AMERICAN Thomas Truax is one of the most imaginative characters on the pop music fringe. Since the early 2000s, he’s been releasing records and travelling the world performing with his evolving band of surreal self-made Harry Partch-esque instruments including a motorised drum machine made of bike wheels called Mother Superior and a souped-up Dr Seuss-ian Gramophone called The Hornicator, as well as his venerable resonator guitar (named simply Hank).

He crafts rich, poetically evocative and lively songs about insects, trees, technology, and a lifelong obsession with things lunar, including various reasons Why Dogs Howl at The Moon.

His eight studio LPs include a highly-rated covers album Songs From The Films Of David Lynch, and his latest, Jetstream Sunset, features a powerhouse special ingredient in drummer Brian Viglione (of the Dresden Dolls/Violent Femmes). But while Thomas’s albums have received considerable praise, it’s his energetic and often surreal mix of man, machine, musicianship, storytelling, and audience interaction that make up the live shows for which he is best known.
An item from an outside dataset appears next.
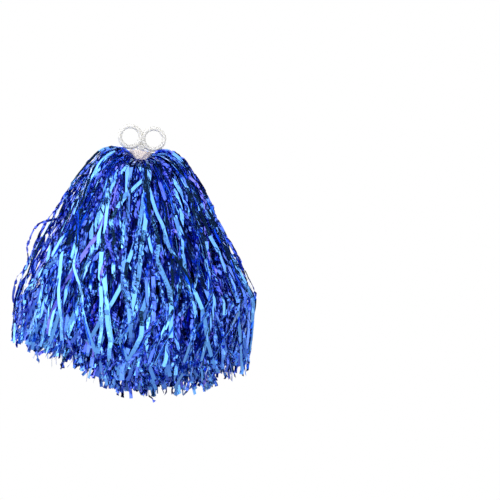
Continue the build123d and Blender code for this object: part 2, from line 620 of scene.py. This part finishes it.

The Rockin’ Inventions UK tour will include the British live debut of a new instrument the Saxogramophone.

Thomas Truax will debut his new instrument at the Strange Daze Festival in Cardiff on Sunday, May 29.

Notable Truax supporters and collaborators have included Jarvis Cocker, Duke Special, Richard Hawley, Amanda Palmer, and the late author Terry Pratchett.

Thomas’s surreal rendition of the classic Greensleeves will be featured on an upcoming Shakespeare-related compilation album Food Of Love, to be released on Autolycus records in May in conjunction with the 400th anniversary of Shakespeare’s death.